EXERCISE BRIEF —
Give the data again, word for word.

BEGIN

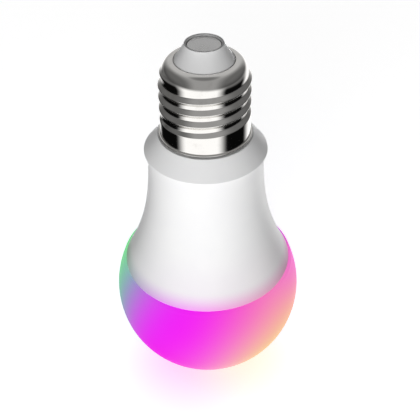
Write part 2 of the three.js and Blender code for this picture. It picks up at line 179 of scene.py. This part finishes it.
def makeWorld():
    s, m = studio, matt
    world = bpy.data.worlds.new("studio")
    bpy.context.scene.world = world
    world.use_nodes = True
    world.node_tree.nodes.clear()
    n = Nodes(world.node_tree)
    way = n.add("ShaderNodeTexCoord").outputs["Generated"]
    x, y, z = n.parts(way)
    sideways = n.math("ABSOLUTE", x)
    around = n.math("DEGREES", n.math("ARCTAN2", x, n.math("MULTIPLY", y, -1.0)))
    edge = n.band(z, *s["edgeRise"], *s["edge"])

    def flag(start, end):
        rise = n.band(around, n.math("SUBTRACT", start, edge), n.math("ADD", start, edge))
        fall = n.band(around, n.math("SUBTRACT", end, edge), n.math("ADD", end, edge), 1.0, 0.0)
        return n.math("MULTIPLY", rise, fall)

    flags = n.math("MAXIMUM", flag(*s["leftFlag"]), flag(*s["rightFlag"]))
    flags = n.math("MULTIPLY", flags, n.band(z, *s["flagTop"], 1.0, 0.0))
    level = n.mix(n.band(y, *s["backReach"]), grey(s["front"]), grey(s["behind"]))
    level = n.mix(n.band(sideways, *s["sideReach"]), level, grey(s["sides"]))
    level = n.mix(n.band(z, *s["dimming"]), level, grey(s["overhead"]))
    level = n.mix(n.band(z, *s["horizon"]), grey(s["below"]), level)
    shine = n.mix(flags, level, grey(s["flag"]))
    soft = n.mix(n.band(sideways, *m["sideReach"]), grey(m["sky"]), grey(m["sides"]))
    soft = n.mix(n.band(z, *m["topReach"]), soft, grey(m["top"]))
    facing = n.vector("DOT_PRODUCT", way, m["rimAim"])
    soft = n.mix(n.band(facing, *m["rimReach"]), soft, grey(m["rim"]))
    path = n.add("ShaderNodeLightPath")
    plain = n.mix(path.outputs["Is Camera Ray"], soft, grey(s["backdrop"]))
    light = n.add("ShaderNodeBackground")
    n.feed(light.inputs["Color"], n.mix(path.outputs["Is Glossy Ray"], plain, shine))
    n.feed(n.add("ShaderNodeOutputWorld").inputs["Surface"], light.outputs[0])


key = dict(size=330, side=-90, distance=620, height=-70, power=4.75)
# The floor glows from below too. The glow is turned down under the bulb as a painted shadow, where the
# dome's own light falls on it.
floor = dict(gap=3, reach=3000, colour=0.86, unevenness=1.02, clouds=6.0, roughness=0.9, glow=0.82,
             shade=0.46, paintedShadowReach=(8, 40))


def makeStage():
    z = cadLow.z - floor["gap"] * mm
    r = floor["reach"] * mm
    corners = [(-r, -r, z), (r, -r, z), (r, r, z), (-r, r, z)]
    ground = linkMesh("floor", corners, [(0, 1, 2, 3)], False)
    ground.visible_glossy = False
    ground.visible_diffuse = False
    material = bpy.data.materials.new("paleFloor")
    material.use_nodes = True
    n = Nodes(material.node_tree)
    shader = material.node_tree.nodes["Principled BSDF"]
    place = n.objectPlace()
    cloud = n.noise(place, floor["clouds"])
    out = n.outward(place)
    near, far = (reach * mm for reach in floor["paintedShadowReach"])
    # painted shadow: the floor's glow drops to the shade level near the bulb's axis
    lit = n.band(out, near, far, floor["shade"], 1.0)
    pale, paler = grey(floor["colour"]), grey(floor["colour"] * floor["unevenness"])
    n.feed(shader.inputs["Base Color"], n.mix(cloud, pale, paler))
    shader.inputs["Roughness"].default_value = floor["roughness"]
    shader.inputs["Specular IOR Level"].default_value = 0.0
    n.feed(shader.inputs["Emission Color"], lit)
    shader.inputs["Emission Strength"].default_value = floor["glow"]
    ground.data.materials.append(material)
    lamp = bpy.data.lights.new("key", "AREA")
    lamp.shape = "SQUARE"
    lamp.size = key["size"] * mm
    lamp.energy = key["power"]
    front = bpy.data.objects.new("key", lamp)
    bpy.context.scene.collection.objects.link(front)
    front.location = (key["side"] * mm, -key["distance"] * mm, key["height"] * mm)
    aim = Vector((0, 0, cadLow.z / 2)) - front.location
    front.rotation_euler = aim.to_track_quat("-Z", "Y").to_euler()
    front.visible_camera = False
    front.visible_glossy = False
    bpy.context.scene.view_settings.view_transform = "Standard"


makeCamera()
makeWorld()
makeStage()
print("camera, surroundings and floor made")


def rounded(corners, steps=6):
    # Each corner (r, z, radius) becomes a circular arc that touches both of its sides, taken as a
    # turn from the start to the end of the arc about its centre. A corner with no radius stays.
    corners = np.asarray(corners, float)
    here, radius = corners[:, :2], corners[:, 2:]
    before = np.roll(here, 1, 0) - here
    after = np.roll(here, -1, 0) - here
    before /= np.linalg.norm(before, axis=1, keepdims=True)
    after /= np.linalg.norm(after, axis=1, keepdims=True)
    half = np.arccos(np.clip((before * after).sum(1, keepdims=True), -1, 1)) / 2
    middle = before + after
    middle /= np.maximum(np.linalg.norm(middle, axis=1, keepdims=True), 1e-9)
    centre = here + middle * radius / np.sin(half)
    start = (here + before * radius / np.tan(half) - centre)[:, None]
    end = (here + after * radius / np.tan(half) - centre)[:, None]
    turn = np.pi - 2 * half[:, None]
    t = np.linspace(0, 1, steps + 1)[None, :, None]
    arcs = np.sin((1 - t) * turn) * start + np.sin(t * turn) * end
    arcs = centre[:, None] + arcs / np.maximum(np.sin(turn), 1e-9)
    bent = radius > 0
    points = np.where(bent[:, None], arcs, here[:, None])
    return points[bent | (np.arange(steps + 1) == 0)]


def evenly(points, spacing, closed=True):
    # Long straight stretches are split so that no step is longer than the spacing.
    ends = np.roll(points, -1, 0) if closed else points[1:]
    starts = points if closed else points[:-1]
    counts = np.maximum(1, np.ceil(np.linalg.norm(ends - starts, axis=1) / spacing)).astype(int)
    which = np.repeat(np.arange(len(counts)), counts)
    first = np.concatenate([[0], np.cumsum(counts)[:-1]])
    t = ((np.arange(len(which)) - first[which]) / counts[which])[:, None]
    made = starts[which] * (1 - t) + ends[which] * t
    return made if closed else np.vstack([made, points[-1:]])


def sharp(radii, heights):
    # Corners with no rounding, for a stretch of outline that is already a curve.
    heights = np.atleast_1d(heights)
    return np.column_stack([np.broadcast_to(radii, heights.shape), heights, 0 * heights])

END

WRITTEN RESPONSE —
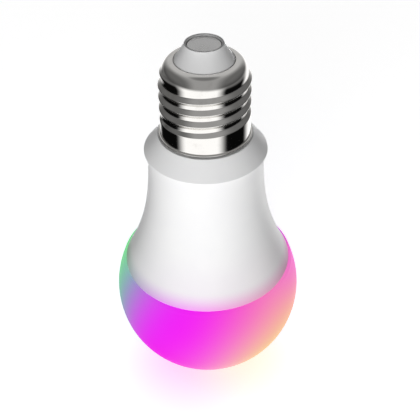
Write part 2 of the three.js and Blender code for this picture. It picks up at line 179 of scene.py. This part finishes it.
def makeWorld():
    s, m = studio, matt
    world = bpy.data.worlds.new("studio")
    bpy.context.scene.world = world
    world.use_nodes = True
    world.node_tree.nodes.clear()
    n = Nodes(world.node_tree)
    way = n.add("ShaderNodeTexCoord").outputs["Generated"]
    x, y, z = n.parts(way)
    sideways = n.math("ABSOLUTE", x)
    around = n.math("DEGREES", n.math("ARCTAN2", x, n.math("MULTIPLY", y, -1.0)))
    edge = n.band(z, *s["edgeRise"], *s["edge"])

    def flag(start, end):
        rise = n.band(around, n.math("SUBTRACT", start, edge), n.math("ADD", start, edge))
        fall = n.band(around, n.math("SUBTRACT", end, edge), n.math("ADD", end, edge), 1.0, 0.0)
        return n.math("MULTIPLY", rise, fall)

    flags = n.math("MAXIMUM", flag(*s["leftFlag"]), flag(*s["rightFlag"]))
    flags = n.math("MULTIPLY", flags, n.band(z, *s["flagTop"], 1.0, 0.0))
    level = n.mix(n.band(y, *s["backReach"]), grey(s["front"]), grey(s["behind"]))
    level = n.mix(n.band(sideways, *s["sideReach"]), level, grey(s["sides"]))
    level = n.mix(n.band(z, *s["dimming"]), level, grey(s["overhead"]))
    level = n.mix(n.band(z, *s["horizon"]), grey(s["below"]), level)
    shine = n.mix(flags, level, grey(s["flag"]))
    soft = n.mix(n.band(sideways, *m["sideReach"]), grey(m["sky"]), grey(m["sides"]))
    soft = n.mix(n.band(z, *m["topReach"]), soft, grey(m["top"]))
    facing = n.vector("DOT_PRODUCT", way, m["rimAim"])
    soft = n.mix(n.band(facing, *m["rimReach"]), soft, grey(m["rim"]))
    path = n.add("ShaderNodeLightPath")
    plain = n.mix(path.outputs["Is Camera Ray"], soft, grey(s["backdrop"]))
    light = n.add("ShaderNodeBackground")
    n.feed(light.inputs["Color"], n.mix(path.outputs["Is Glossy Ray"], plain, shine))
    n.feed(n.add("ShaderNodeOutputWorld").inputs["Surface"], light.outputs[0])


key = dict(size=330, side=-90, distance=620, height=-70, power=4.75)
# The floor glows from below too. The glow is turned down under the bulb as a painted shadow, where the
# dome's own light falls on it.
floor = dict(gap=3, reach=3000, colour=0.86, unevenness=1.02, clouds=6.0, roughness=0.9, glow=0.82,
             shade=0.46, paintedShadowReach=(8, 40))


def makeStage():
    z = cadLow.z - floor["gap"] * mm
    r = floor["reach"] * mm
    corners = [(-r, -r, z), (r, -r, z), (r, r, z), (-r, r, z)]
    ground = linkMesh("floor", corners, [(0, 1, 2, 3)], False)
    ground.visible_glossy = False
    ground.visible_diffuse = False
    material = bpy.data.materials.new("paleFloor")
    material.use_nodes = True
    n = Nodes(material.node_tree)
    shader = material.node_tree.nodes["Principled BSDF"]
    place = n.objectPlace()
    cloud = n.noise(place, floor["clouds"])
    out = n.outward(place)
    near, far = (reach * mm for reach in floor["paintedShadowReach"])
    # painted shadow: the floor's glow drops to the shade level near the bulb's axis
    lit = n.band(out, near, far, floor["shade"], 1.0)
    pale, paler = grey(floor["colour"]), grey(floor["colour"] * floor["unevenness"])
    n.feed(shader.inputs["Base Color"], n.mix(cloud, pale, paler))
    shader.inputs["Roughness"].default_value = floor["roughness"]
    shader.inputs["Specular IOR Level"].default_value = 0.0
    n.feed(shader.inputs["Emission Color"], lit)
    shader.inputs["Emission Strength"].default_value = floor["glow"]
    ground.data.materials.append(material)
    lamp = bpy.data.lights.new("key", "AREA")
    lamp.shape = "SQUARE"
    lamp.size = key["size"] * mm
    lamp.energy = key["power"]
    front = bpy.data.objects.new("key", lamp)
    bpy.context.scene.collection.objects.link(front)
    front.location = (key["side"] * mm, -key["distance"] * mm, key["height"] * mm)
    aim = Vector((0, 0, cadLow.z / 2)) - front.location
    front.rotation_euler = aim.to_track_quat("-Z", "Y").to_euler()
    front.visible_camera = False
    front.visible_glossy = False
    bpy.context.scene.view_settings.view_transform = "Standard"


makeCamera()
makeWorld()
makeStage()
print("camera, surroundings and floor made")


def rounded(corners, steps=6):
    # Each corner (r, z, radius) becomes a circular arc that touches both of its sides, taken as a
    # turn from the start to the end of the arc about its centre. A corner with no radius stays.
    corners = np.asarray(corners, float)
    here, radius = corners[:, :2], corners[:, 2:]
    before = np.roll(here, 1, 0) - here
    after = np.roll(here, -1, 0) - here
    before /= np.linalg.norm(before, axis=1, keepdims=True)
    after /= np.linalg.norm(after, axis=1, keepdims=True)
    half = np.arccos(np.clip((before * after).sum(1, keepdims=True), -1, 1)) / 2
    middle = before + after
    middle /= np.maximum(np.linalg.norm(middle, axis=1, keepdims=True), 1e-9)
    centre = here + middle * radius / np.sin(half)
    start = (here + before * radius / np.tan(half) - centre)[:, None]
    end = (here + after * radius / np.tan(half) - centre)[:, None]
    turn = np.pi - 2 * half[:, None]
    t = np.linspace(0, 1, steps + 1)[None, :, None]
    arcs = np.sin((1 - t) * turn) * start + np.sin(t * turn) * end
    arcs = centre[:, None] + arcs / np.maximum(np.sin(turn), 1e-9)
    bent = radius > 0
    points = np.where(bent[:, None], arcs, here[:, None])
    return points[bent | (np.arange(steps + 1) == 0)]


def evenly(points, spacing, closed=True):
    # Long straight stretches are split so that no step is longer than the spacing.
    ends = np.roll(points, -1, 0) if closed else points[1:]
    starts = points if closed else points[:-1]
    counts = np.maximum(1, np.ceil(np.linalg.norm(ends - starts, axis=1) / spacing)).astype(int)
    which = np.repeat(np.arange(len(counts)), counts)
    first = np.concatenate([[0], np.cumsum(counts)[:-1]])
    t = ((np.arange(len(which)) - first[which]) / counts[which])[:, None]
    made = starts[which] * (1 - t) + ends[which] * t
    return made if closed else np.vstack([made, points[-1:]])


def sharp(radii, heights):
    # Corners with no rounding, for a stretch of outline that is already a curve.
    heights = np.atleast_1d(heights)
    return np.column_stack([np.broadcast_to(radii, heights.shape), heights, 0 * heights])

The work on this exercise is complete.